Nope. In the world of The Big Year needs, desires and dreams, why, those are privileges only birders are allowed to have. And apparently people don’t die either. When Brad finally gets the chance to go bird watching with his erstwhile grumpy father, he runs off leaving his wheezing old dad (Brian Dennehy) alone in the snowy wood. This is it, we think, the painfully clear moment when Brad realizes the consequences of his obsession. Again, nope. Dear old dad is just admiring an owl. Preissler’s life alone is devoid of these diffused plot complications, which suggests money really can buy anything, including boredom.
The Big Year has plenty of beaks but no teeth. It’s not really a feel-good movie, more of a numb, predictable sensation, like brushing your teeth: You do it everyday and you have to, but that doesn’t make it interesting, and it especially doesn’t mean someone should make a movie about it.
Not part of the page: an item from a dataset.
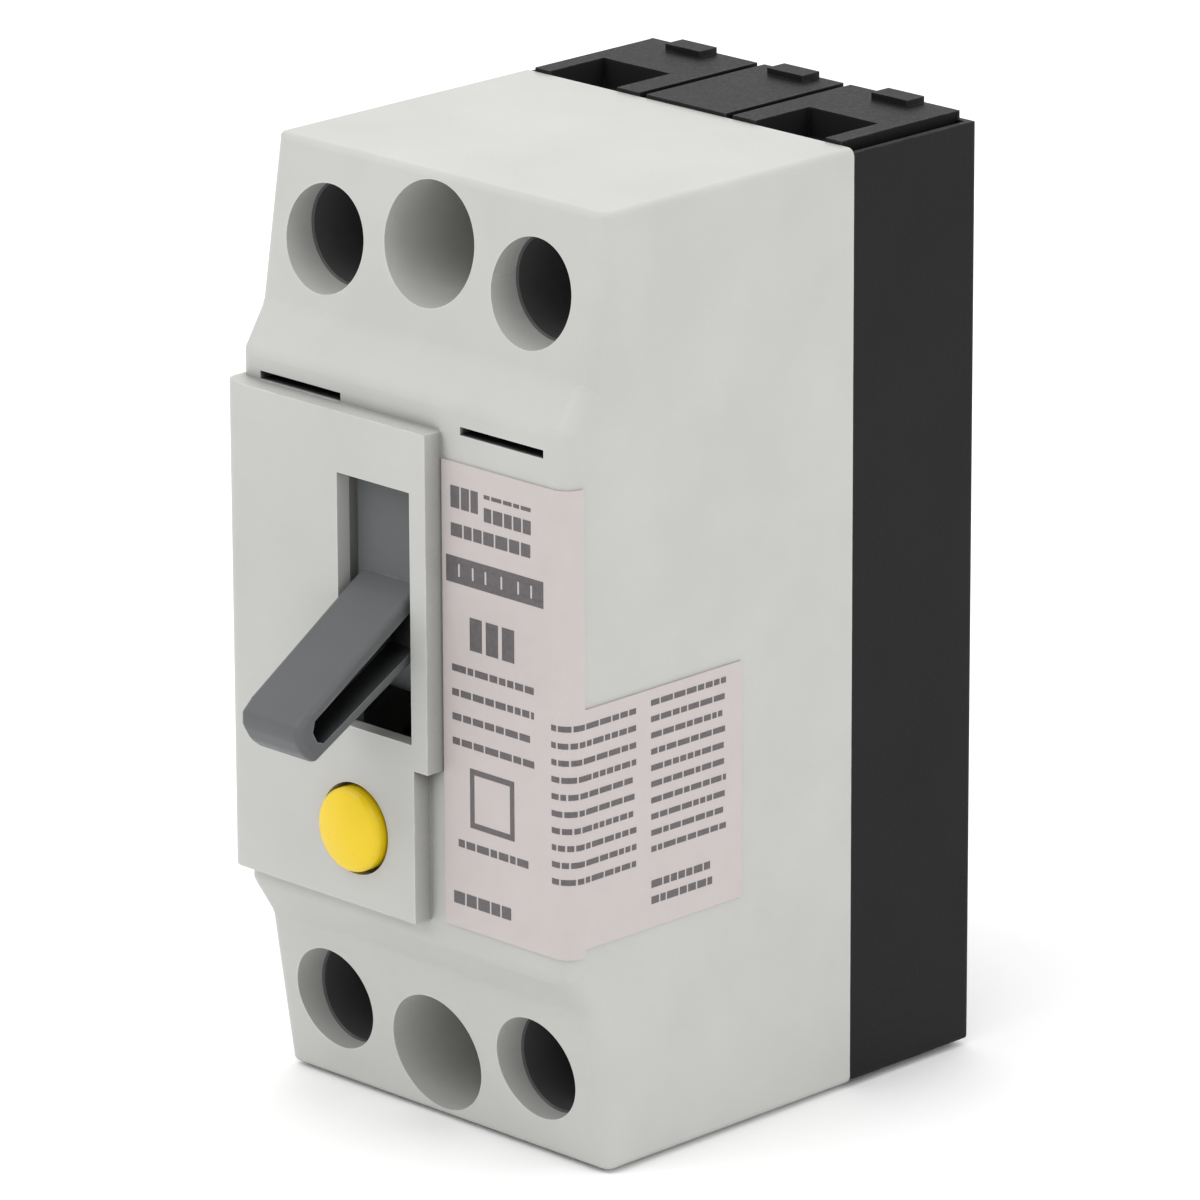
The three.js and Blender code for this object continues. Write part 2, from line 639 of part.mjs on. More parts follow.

Sure there were some scenes that elicited a chuckle, but I can’t remember which they were. There are times when the movie looks like its about to burst out of its stultified existence. Several times, Brad and Preissler mention that Bostick might have forged his record breaking number, suggesting that being human isn’t all paisley fedoras and pink-footed geese. But The Big Year is too busy extolling one-dimensional, largely untrue aphorisms about life and aging, to concern itself with anything of real import. It’s almost as if The Big Year is trying to be lame and irrelevant.